Le 11 avril, en réponse à ces menaces, la Russie a fait savoir qu'elle prendrait des mesures militaires défensives en cas d'attaque. «Tout missile américain tiré sur la Syrie sera abattu», a prévenu le 10 avril l'ambassadeur russe au Liban Alexandre Zassypkine. Et d'ajouter : «S'il y a une frappe des Américains, alors... leurs missiles seront détruits et même les sites à partir desquels les missiles auront été tirés.»

Bruits de bottes

Au cours des derniers jours, les signaux d'une probable intervention des Etats-Unis, appuyée par la France, contre Damas se sont multipliés. L'Agence européenne pour la sécurité aérienne (EASA) a ainsi émis le 10 avril un message clair de mise en garde, invoquant «de possibles frappes aériennes en Syrie [...] dans les 72 heures à venir».

Le destroyer lance-missile USS Donald Cook a quitté le 10 avril le port chypriote de Larnaca, où il faisait escale, et se trouve dans une zone d'où il peut facilement frapper la Syrie. D'après Reuters, le Pentagone a annoncé ce 11 avril avoir planché sur les différentes options militaires et s'est dit prêt à les présenter à Donald Trump.

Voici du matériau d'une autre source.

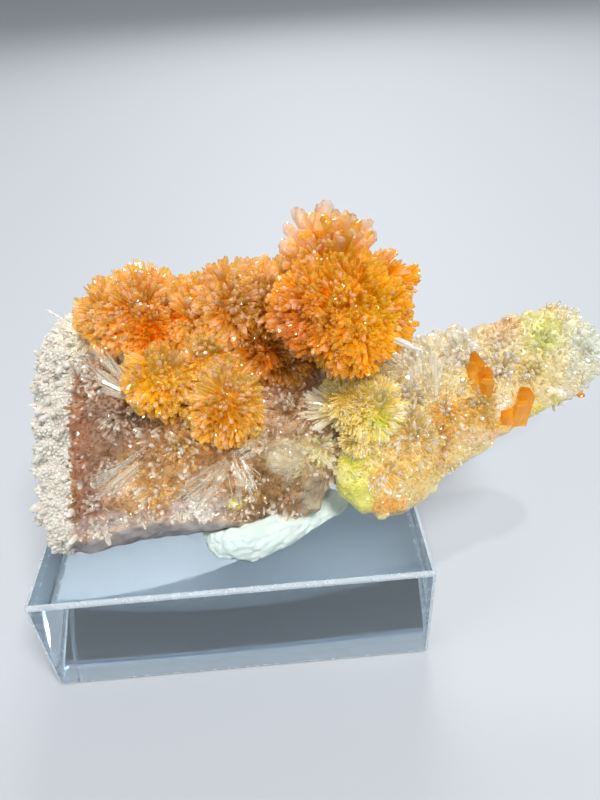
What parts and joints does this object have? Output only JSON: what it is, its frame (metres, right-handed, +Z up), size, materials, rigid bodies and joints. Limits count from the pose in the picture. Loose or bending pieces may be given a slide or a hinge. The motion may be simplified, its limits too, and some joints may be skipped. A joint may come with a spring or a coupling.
{
  "type": "creedite specimen on display block",
  "caption": "Orange creedite sprays and a pale crystal arm on brown host rock, fixed with putty to a clear rectangular display block.",
  "frame": {"origin": "centre of the display block's underside", "axes": "+Z up out of the block's top; the crystal face looks towards -Y and up; +X along the specimen towards the pale arm's tip"},
  "size_m": [0.0563, 0.038, 0.0419],
  "materials": {
    "clear_acrylic": "polished",
    "mint_tack": "matte",
    "brown_rock": "matte",
    "pale_crust": "satin",
    "orange_crystal": "polished",
    "amber_crystal": "polished",
    "yellow_crystal": "polished",
    "clear_crystal": "polished"
  },
  "bodies": {
    "root": {"display_block": "clear_acrylic", "mineral_tack": "mint_tack", "host_rock": "brown_rock", "pale_arm": "pale_crust", "orange_ball": "orange_crystal", "orange_ridge": "orange_crystal", "tall_orange_blade": "orange_crystal", "low_orange_blade": "orange_crystal", "amber_spray": "amber_crystal", "yellow_spray": "yellow_crystal", "upper_blades": "clear_crystal", "left_blades": "clear_crystal", "lower_blades": "clear_crystal"}
  },
  "joints": []
}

Moscou dénonce pour sa part l'utilisation d'un prétexte. D'autant plus que la situation dans la Ghouta orientale, enclave jusque récemment aux mains des groupes armés rebelles islamistes, est «totalement stabilisée», d'après le général russe Victor Poznikhir. Celui-ci a également annoncé le 10 avril 2018 le déploiement de la police militaire russe. «Les forces armées russes achèvent leur opération humanitaire massive conjointement avec les forces gouvernementales syriennes», a-t-il précisé.